Philosopher Judith Butler and her theory on the “performativity” of gender, as first argued in the book Gender Trouble: Feminism and the Subversion of Identity, helped me make sense out of all of it, for her writing showed me how the notion of “citationality,” which Butler applied to gender, might also apply to the idea of sexual orientation. Because of Butler’s theory postulating that gender is not innate but rather is a kind of imitation for which there is no original—that it is constantly “reiterated” or “performed”—I was able to distinguish between my outer performativity of sexuality (i.e., “homosexuality” and “heterosexuality,” which as taxonomical constructs are not innate but were “created” in time and space—and only about 150 years ago), and inner same-sex erotic desire (which, though labeled differently over the years, has also existed since time immemorial). As I had experienced through most of my years in “conversion therapy,” the outer and the inner were not always congruent, such as when I acted or “performed” in accordance to the belief that I was, or was at least becoming, “straight,” while simultaneously still experiencing same-sex erotic desire. In other words, my outer “map” of sexual identity, as a heterosexual man, and my inner “territory” of desire, as a man who was sexually attracted to other men, did not match.

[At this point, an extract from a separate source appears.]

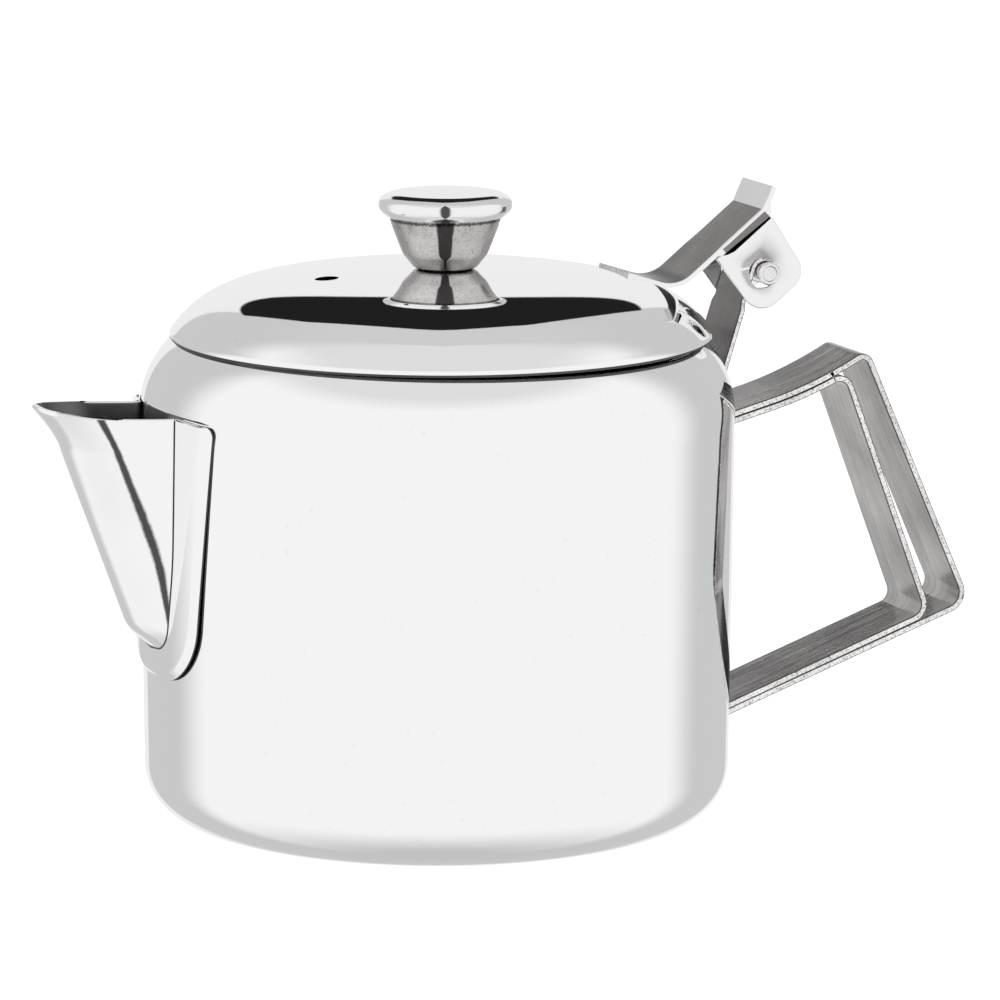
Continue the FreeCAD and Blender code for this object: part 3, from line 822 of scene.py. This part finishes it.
def spout_section(half, height, keel, nose):
    """Half of a level section of the channel, from the fold to the keel: a straight side and a round nose."""
    root = math.sqrt((RADIUS + SHEET) ** 2 - half ** 2)
    front = max(np.interp(height, keel[:, 0], keel[:, 1]), root + 0.01)
    centre = min(np.interp(height, nose[:, 0], nose[:, 1]), front - 0.5)
    reach = front - centre
    start = math.asin(np.clip((root - centre) / reach, 0, 0.999))
    bend = np.linspace(start, math.pi / 2, 80)
    lip = np.clip((height - LIP_FROM) / LIP_LENGTH, 0, 1)
    flare = (1.75 * lip ** 2 + 0.9 * lip) * np.sin(bend) ** 2
    line = np.column_stack([centre + reach * np.sin(bend) + flare, half * np.cos(bend) / math.cos(start)])
    if centre > root:
        line = np.vstack([[root, half], line])
    line = even(line, 400)
    length = lengths_along(line)[-1]
    return points_at(line, np.r_[0, np.linspace(min(FOLD_SHADE_STRIP, length / 3), length, CHANNEL_COLUMNS)])


def flange_row(edge, fold):
    """The flange's outer face from its thin edge to the fold, on the pot's wall."""
    width = np.linalg.norm(fold - edge)
    share = np.r_[np.linspace(0, 1 - FOLD_SHADE_STRIP / width, FLANGE_COLUMNS) ** 1.4, 1]
    across, lift = (edge + (fold - edge) * share[:, None]).T
    skin = RADIUS + THIN_EDGE + (SHEET - THIN_EDGE) * smooth_step(share * width / 1.3)
    return np.column_stack([np.sqrt(skin ** 2 - across ** 2), across, lift])


def spout_grid():
    """The spout's outer face, one row for each step along its edge and fold, from the toe to the mouth."""
    edges = even(rounded(FLANGE, 0.2), SPOUT_ROWS)[::-1]
    folds = even(rounded(CREASE, 0.2), SPOUT_ROWS)[::-1]
    keel = rounded(KEEL, 0.25)
    nose = rounded(NOSE, 0.25)
    rows = []
    for edge, fold in zip(edges, folds):
        flange = flange_row(edge, fold)
        section = spout_section(fold[0], fold[1], keel, nose)
        rise = np.clip((fold[1] - MOUTH_FROM) / MOUTH_LENGTH, 0, 1) ** 2
        out = np.clip((section[:, 0] - RADIUS) / MOUTH_RUN, 0, 1)
        lift = rise * (1.5 * out ** 1.3 + 0.9 * np.clip((section[:, 0] - 69.2) / 2.5, 0, 1) ** 2)
        channel = np.column_stack([section, fold[1] + lift])
        near = np.vstack([flange, channel[1:]]) * (-1, -1, 1)
        rows.append(np.vstack([near, near[:-1][::-1] * (1, -1, 1)]))
    return np.array(rows)


def outward_normals(grid):
    """Unit normals of a grid of points, away from the channel's inside."""
    outward = np.cross(np.gradient(grid, axis=1), np.gradient(grid, axis=0))
    outward /= np.linalg.norm(outward, axis=2)[..., None] + 1e-12
    return outward * np.sign(-outward[-1, grid.shape[1] // 2, 0])


def spout_back(grid, outward):
    """The inner face: a sheet's thickness behind the channel, and sunk into the pot's wall at the flange."""
    width = grid.shape[1]
    back = grid - outward * SHEET
    flange = np.r_[0:FLANGE_COLUMNS + 1, width - FLANGE_COLUMNS - 1:width]
    sunk = (RADIUS - FLANGE_SINK) / np.hypot(grid[..., 0], grid[..., 1])
    back[:, flange] = (grid * np.stack([sunk, sunk, np.ones_like(sunk)], axis=-1))[:, flange]
    back[0] = grid[0] - outward[0] * TOE_SHEET
    return back


def edge_ridge(grid, back, outward, border):
    """The rounded edge's middle, half way between the two faces and standing out a little."""
    ridge = []
    for i, j in border:
        away = grid[i, j] - grid[min(i, len(grid) - 3), j]
        away -= outward[i, j] * (away @ outward[i, j])
        ridge.append((grid[i, j] + back[i, j]) / 2 + away / (np.linalg.norm(away) + 1e-9) * EDGE_ROUND)
    return ridge


def spout_paint(column, width):
    """The material of the outer face's columns: plain on the flange, a strip of painted shade at the fold, and
    beyond it the steel with the painted reflection stripe.
    """
    column = min(column, width - 2 - column)
    if column in (FLANGE_COLUMNS - 1, FLANGE_COLUMNS):
        return 2
    return 3 if column < FLANGE_COLUMNS else 0


def make_spout():
    """The spout's sheet: its outer face, an inner face behind it, and a rounded edge round both."""
    grid = spout_grid()
    count, width = grid.shape[:2]
    outward = outward_normals(grid)
    back = spout_back(grid, outward)
    border = [(i, width - 1) for i in range(count)] + [(count - 1, j) for j in range(width - 2, -1, -1)]
    border += [(i, 0) for i in range(count - 2, -1, -1)]
    ridge = edge_ridge(grid, back, outward, border)
    vertices = np.vstack([grid.reshape(-1, 3), back.reshape(-1, 3), ridge])
    total = count * width
    faces = grid_faces(count, width)
    indices = [spout_paint(face[0] % width, width) for face in faces]
    faces += [tuple(total + k for k in reversed(face)) for face in faces]
    # The inner face gets the near-black steel as painted shade.
    indices += [1] * (len(faces) - len(indices))
    ring = [i * width + j for i, j in border]
    for k in range(len(ring) - 1):
        a, b, m, n = ring[k], ring[k + 1], 2 * total + k, 2 * total + k + 1
        faces += [(a, b, n, m), (m, n, total + b, total + a)]
        # Painted shade: the rounded edge is near-black along the flange's sides, while the whole top edge,
        # flange and mouth, keeps the spout's steel.
        rim = 0 if count - 1 <= k < count + width - 2 else 2
        indices += [rim, rim]
    obj = make_object("spout_sheet", vertices, faces, [SPOUT_STEEL, SHADED, PAINTED_SHADE_STEEL, MIRROR], indices)
    clean(obj, 60)
    finish_piece(obj, "pot", "mirror_steel", "spout")


# Studio --------------------------------------------------------------------------------------------------

def mixed(shader, share, first, second):
    """The first level where the share is nought, blended to the second where it is one."""
    return shader.node("ShaderNodeMix", {0: share, 2: first, 3: second}).outputs[0]


def make_world():
    """The tent round the pot, as its steel sees it.

    The sides are white and the ceiling grey. Behind the pot hang two greyer sheets with a white window
    between them, and over the window a black gap with a bowed top. The camera itself sees plain white.
    """
    world = bpy.data.worlds.new("studio")
    bpy.context.scene.world = world
    world.use_nodes = True
    s = Shader(world.node_tree)
    way = s.node("ShaderNodeTexCoord").outputs["Generated"]
    height, heading = s.heading(way)
    turn = s.math("ABSOLUTE", heading)
    sides = s.ramp(turn, 56, 80, 0.60, 0.94)
    ceiling = s.ramp(turn, 60, 85, 0.63, 0.75)
    table = 0.56
    level = mixed(s, s.ramp(height, 42, 62), sides, ceiling)
    level = mixed(s, s.ramp(height, -85, -28), table, level)
    squared = s.math("POWER", turn, 2.0)
    sill = s.math("MULTIPLY_ADD", squared, -0.020, height)
    bowed = s.math("MULTIPLY_ADD", squared, 0.029, height)
    window = s.times(s.ramp(heading, -23.0, -21.0), s.ramp(heading, 17.4, 18.6, 1.0, 0.0),
                     s.ramp(height, -40, -25), s.ramp(sill, 20.8, 21.8, 1.0, 0.0))
    level = mixed(s, window, level, 0.87)
    gap = s.times(s.ramp(heading, -25.6, -24.2), s.ramp(heading, 19.0, 20.2, 1.0, 0.0),
                  s.ramp(sill, 19.8, 20.6), s.ramp(bowed, 65.4, 66.6, 1.0, 0.0))
    level = mixed(s, gap, level, 0.014)
    light = s.node("ShaderNodeLightPath")
    level = mixed(s, light.outputs["Is Camera Ray"], level, 1.0)
    out = s.node("ShaderNodeBackground", {"Color": level, "Strength": 1.0}).outputs[0]
    s.node("ShaderNodeOutputWorld", {"Surface": out})


def make_floor():
    """A wide pale floor, bright enough to leave only a faint shadow where the pot stands."""
    size, cells = 16.0, 24
    steps = np.linspace(-size / 2, size / 2, cells + 1) / MM
    vertices = [(x, y, 0) for y in steps for x in steps]
    material = bpy.data.materials.new("floor_paper")
    material.use_nodes = True
    s = Shader(material.node_tree)
    place = s.node("ShaderNodeTexCoord").outputs["Object"]
    grain = s.noise(place, 60.0, 3.0, 0.5)
    shade = s.around(grain, 0.01, level=0.80)
    diffuse = s.node("ShaderNodeBsdfDiffuse", {"Color": shade}).outputs[0]
    glow = s.node("ShaderNodeEmission", {"Color": (1, 1, 1, 1), "Strength": 0.62}).outputs[0]
    both = s.node("ShaderNodeAddShader", {0: diffuse, 1: glow}).outputs[0]
    s.node("ShaderNodeOutputMaterial", {"Surface": both})
    floor = make_object("floor_sheet", vertices, grid_faces(cells + 1, cells + 1), [material])
    floor.visible_glossy = False


def make_camera():
    """A long lens from the pot's spout side and a little above its lid."""
    camera = bpy.data.cameras.new("camera")
    camera.sensor_width = 36.0
    camera.lens = 226.7
    camera.clip_end = 100
    obj = bpy.data.objects.new("camera", camera)
    bpy.context.scene.collection.objects.link(obj)
    azimuth, rise = math.radians(-21.13), math.radians(11.03)
    distance = 1.060
    swing, tilt, roll = math.radians(-0.574), math.radians(0.70), math.radians(0.09)
    target = Vector((0, 0, 0.040))
    away = Vector((math.sin(azimuth) * math.cos(rise), -math.cos(azimuth) * math.cos(rise), math.sin(rise)))
    obj.location = target + away * distance
    aim = (-away).to_track_quat("-Z", "Y").to_matrix().to_4x4()
    for angle, axis in ((swing, "Y"), (tilt, "X"), (roll, "Z")):
        aim = aim @ Matrix.Rotation(angle, 4, axis)
    obj.rotation_euler = aim.to_euler()
    bpy.context.scene.camera = obj


make_pot()
make_lid()
make_knob()
make_pin()
make_bracket()
make_lever()
make_handle()
make_spout()
make_world()
make_floor()
make_camera()
bpy.context.scene.view_settings.view_transform = "Standard"
bpy.context.view_layer.update()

My actions had quite literary precipitated an incongruent “heterosexual same-sex desire.” As the “therapy” progressed, and greater effort was placed on the idea of “leaving homosexuality,” or at least on returning to my “innate heterosexuality,” I continued to experience increasing dissonance between these two frames of reference, my outer identity and inner desire. Faced now in two opposing directions, I was existentially splitting at the seams, and it was only a matter of time before my life would come crashing down around me: depression would set in, a sense of depersonalization and alienation from myself would overwhelm. Suicide seems logical to the person whose life becomes utterly meaningless.

Today, however, I now understand how the socially constructed phenomenon, the map, of sexual orientation (both homosexuality and heterosexuality) is separate from the experience, or territory, of erotic desire (both same-sex and opposite-sex). To paraphrase philosopher Alfred Korzybski—a map may not be the territory it represents, but at least now my life is congruent, because map and territory match. I also now understand how someone can believe they are “changing” themselves, because notions of “change” to advocates of “conversion therapy” have everything to do with identity, even if that means betraying one’s inner life while presenting to the world as heterosexual—coupling with an opposite sex partner. A person, I believe, can sustain this level of inauthenticity and duplicity, even magical thinking, only for so long. Meaning is built on truth, and “conversion therapy” sustains itself through lies.